For beginners, this is crucial because directors are treated as trustees of shareholders’ money.
If a director awards a company contract to their own relative without disclosure, it can be treated as a violation of duty.
How Can a Director Resign?
A director can resign by submitting a written notice to the company.
The resignation becomes effective either on the date mentioned in the letter or the date the company receives it, whichever is later.
The company must inform the ROC by filing form DIR-12, and if it fails, the director can file the resignation themselves with the ROC by using form DIR-11.
This protects directors from future liabilities after they leave.
How Can a Director Be Removed?
Shareholders can remove a director by passing an ordinary resolution, except in special cases like tribunal-appointed directors. Independent directors in their second term require a special resolution.

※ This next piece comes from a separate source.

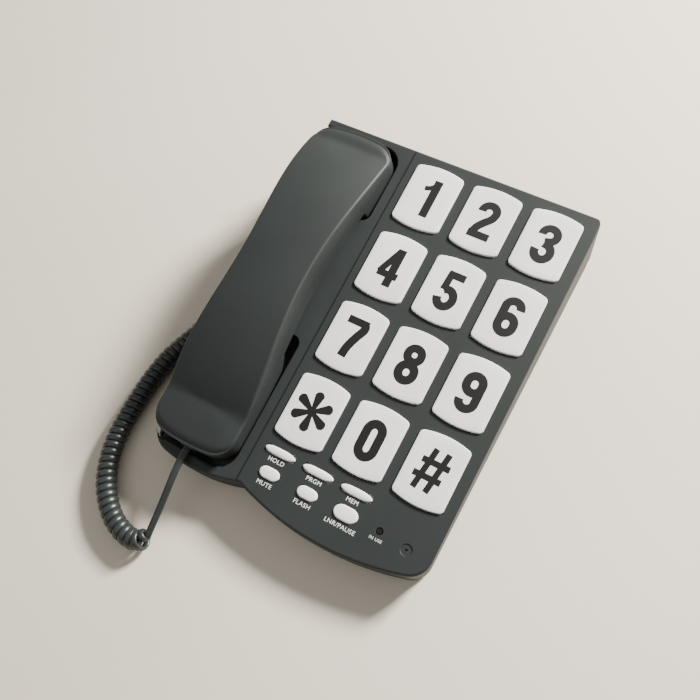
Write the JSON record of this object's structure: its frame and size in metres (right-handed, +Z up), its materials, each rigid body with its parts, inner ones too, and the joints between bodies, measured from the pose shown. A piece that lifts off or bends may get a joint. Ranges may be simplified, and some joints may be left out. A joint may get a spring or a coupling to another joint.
{
  "type": "corded desk telephone",
  "caption": "Wedge desk telephone with large bowed digit keys, small function buttons, a handset lying face down in a side cradle, and a curly handset cord.",
  "frame": {"origin": "on the table under the middle of the base, without the cord", "axes": "+X to the user's right, +Y to the back of the base, +Z up"},
  "size_m": [0.2033, 0.2719, 0.0641],
  "materials": {
    "charcoal_plastic": "fine moulded grain, dark greenish grey",
    "key_plastic": "matte light grey white",
    "button_plastic": "matte light grey white",
    "black_plastic": "moulded black",
    "plug_plastic": "smooth dark moulding",
    "rubber": "matte",
    "silicone": "translucent grey silicone",
    "circuit_board": "green solder mask",
    "ribbon": "flat grey ribbon",
    "lamp": "dark red lens",
    "speaker_can": "pressed can",
    "steel": "plated",
    "cord_sheath": "smooth satin black green sheath"
  },
  "bodies": {
    "base": {"base_top_shell": "charcoal_plastic", "base_bottom_shell": "charcoal_plastic", "keypad_board": "circuit_board", "main_board": "circuit_board", "hook_switch": "circuit_board", "key_mat": "silicone", "ribbon_cable": "ribbon", "in_use_lamp": "lamp", "ringer_speaker": "speaker_can", "hook_spring": "steel", "base_screws": "steel", "board_screws": "steel", "slider_bodies": "steel", "handset_port": "black_plastic", "line_port": "black_plastic", "plug_base": "plug_plastic", "rubber_feet": "rubber", "lead_handset": "cord_sheath", "cord_coil": "cord_sheath", "lead_base": "cord_sheath"},
    "handset": {"handset_back_shell": "charcoal_plastic", "handset_face_shell": "charcoal_plastic", "receiver_capsule": "speaker_can", "receiver_gasket": "rubber", "microphone_capsule": "steel", "microphone_boot": "rubber", "handset_weight": "steel", "handset_end_port": "black_plastic", "handset_screws": "steel", "plug_handset": "plug_plastic"},
    "hook": {"hook_plunger": "charcoal_plastic"},
    "ringer_control": {"ringer_slider": "black_plastic"},
    "dial_control": {"dial_slider": "black_plastic"},
    "key_1": {"key_1": "key_plastic"},
    "key_2": {"key_2": "key_plastic"},
    "key_3": {"key_3": "key_plastic"},
    "key_4": {"key_4": "key_plastic"},
    "key_5": {"key_5": "key_plastic"},
    "key_6": {"key_6": "key_plastic"},
    "key_7": {"key_7": "key_plastic"},
    "key_8": {"key_8": "key_plastic"},
    "key_9": {"key_9": "key_plastic"},
    "key_star": {"key_star": "key_plastic"},
    "key_0": {"key_0": "key_plastic"},
    "key_hash": {"key_hash": "key_plastic"},
    "hold_button": {"hold_button": "button_plastic"},
    "program_button": {"program_button": "button_plastic"},
    "memory_button": {"memory_button": "button_plastic"},
    "mute_button": {"mute_button": "button_plastic"},
    "flash_button": {"flash_button": "button_plastic"},
    "redial_button": {"redial_button": "button_plastic"}
  },
  "joints": [
    {"name": "handset_lift", "type": "slide", "parent": "base", "child": "handset", "axis": [0, -0.1219, 0.9925], "range_m": [0, 0.09]},
    {"name": "hook_rise", "type": "slide", "parent": "base", "child": "hook", "axis": [0, -0.1219, 0.9925], "range_m": [0, 0.0035], "deforming": ["hook_spring"]},
    {"name": "ringer_slide", "type": "slide", "parent": "base", "child": "ringer_control", "axis": [1, 0, 0], "range_m": [0, 0.004]},
    {"name": "dial_slide", "type": "slide", "parent": "base", "child": "dial_control", "axis": [1, 0, 0], "range_m": [0, 0.004]},
    {"name": "key_1_press", "type": "slide", "parent": "base", "child": "key_1", "axis": [0, 0.1219, -0.9925], "range_m": [0, 0.0018], "stiffness_N_per_m": 400, "springref_m": -0.001},
    {"name": "key_2_press", "type": "slide", "parent": "base", "child": "key_2", "axis": [0, 0.1219, -0.9925], "range_m": [0, 0.0018], "stiffness_N_per_m": 400, "springref_m": -0.001},
    {"name": "key_3_press", "type": "slide", "parent": "base", "child": "key_3", "axis": [0, 0.1219, -0.9925], "range_m": [0, 0.0018], "stiffness_N_per_m": 400, "springref_m": -0.001},
    {"name": "key_4_press", "type": "slide", "parent": "base", "child": "key_4", "axis": [0, 0.1219, -0.9925], "range_m": [0, 0.0018], "stiffness_N_per_m": 400, "springref_m": -0.001},
    {"name": "key_5_press", "type": "slide", "parent": "base", "child": "key_5", "axis": [0, 0.1219, -0.9925], "range_m": [0, 0.0018], "stiffness_N_per_m": 400, "springref_m": -0.001},
    {"name": "key_6_press", "type": "slide", "parent": "base", "child": "key_6", "axis": [0, 0.1219, -0.9925], "range_m": [0, 0.0018], "stiffness_N_per_m": 400, "springref_m": -0.001},
    {"name": "key_7_press", "type": "slide", "parent": "base", "child": "key_7", "axis": [0, 0.1219, -0.9925], "range_m": [0, 0.0018], "stiffness_N_per_m": 400, "springref_m": -0.001},
    {"name": "key_8_press", "type": "slide", "parent": "base", "child": "key_8", "axis": [0, 0.1219, -0.9925], "range_m": [0, 0.0018], "stiffness_N_per_m": 400, "springref_m": -0.001},
    {"name": "key_9_press", "type": "slide", "parent": "base", "child": "key_9", "axis": [0, 0.1219, -0.9925], "range_m": [0, 0.0018], "stiffness_N_per_m": 400, "springref_m": -0.001},
    {"name": "key_star_press", "type": "slide", "parent": "base", "child": "key_star", "axis": [0, 0.1219, -0.9925], "range_m": [0, 0.0018], "stiffness_N_per_m": 400, "springref_m": -0.001},
    {"name": "key_0_press", "type": "slide", "parent": "base", "child": "key_0", "axis": [0, 0.1219, -0.9925], "range_m": [0, 0.0018], "stiffness_N_per_m": 400, "springref_m": -0.001},
    {"name": "key_hash_press", "type": "slide", "parent": "base", "child": "key_hash", "axis": [0, 0.1219, -0.9925], "range_m": [0, 0.0018], "stiffness_N_per_m": 400, "springref_m": -0.001},
    {"name": "hold_button_press", "type": "slide", "parent": "base", "child": "hold_button", "axis": [0, 0.1219, -0.9925], "range_m": [0, 0.001], "stiffness_N_per_m": 300, "springref_m": -0.001},
    {"name": "program_button_press", "type": "slide", "parent": "base", "child": "program_button", "axis": [0, 0.1219, -0.9925], "range_m": [0, 0.001], "stiffness_N_per_m": 300, "springref_m": -0.001},
    {"name": "memory_button_press", "type": "slide", "parent": "base", "child": "memory_button", "axis": [0, 0.1219, -0.9925], "range_m": [0, 0.001], "stiffness_N_per_m": 300, "springref_m": -0.001},
    {"name": "mute_button_press", "type": "slide", "parent": "base", "child": "mute_button", "axis": [0, 0.1219, -0.9925], "range_m": [0, 0.001], "stiffness_N_per_m": 300, "springref_m": -0.001},
    {"name": "flash_button_press", "type": "slide", "parent": "base", "child": "flash_button", "axis": [0, 0.1219, -0.9925], "range_m": [0, 0.001], "stiffness_N_per_m": 300, "springref_m": -0.001},
    {"name": "redial_button_press", "type": "slide", "parent": "base", "child": "redial_button", "axis": [0, 0.1219, -0.9925], "range_m": [0, 0.001], "stiffness_N_per_m": 300, "springref_m": -0.001}
  ],
  "couplings": [
    {"joint": "hook_rise", "follows": "handset_lift", "ratio": 0.038889}
  ]
}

This balance ensures accountability while protecting independent oversight.
When Does a Director’s Office Become Vacant Automatically?
A director’s position becomes vacant if they incur disqualification, miss board meetings for 12 months, or violate legal provisions.
Courts in India have upheld these provisions to ensure compliance and discipline in corporate governance.
Why Is Compliance So Important for Directors?
Non-compliance can lead to penalties, prosecution, disqualification, and loss of reputation. Directors are personally accountable under Indian law.
Regular compliance builds trust with investors, banks, and regulators.
Practical Steps Every Director Should Follow
Directors should maintain a compliance calendar, keep records of all filings, disclose interests honestly, and consult professionals.
Good faith and awareness go a long way in avoiding legal trouble.
Being a director means holding power with responsibility. Directors must balance decision-making authority with legal and ethical duties.
Conclusion
Understanding the regulatory provisions related to directors is essential for anyone involved in Indian companies. A director who stays informed, compliant, and ethical not only protects the company but also their own professional credibility.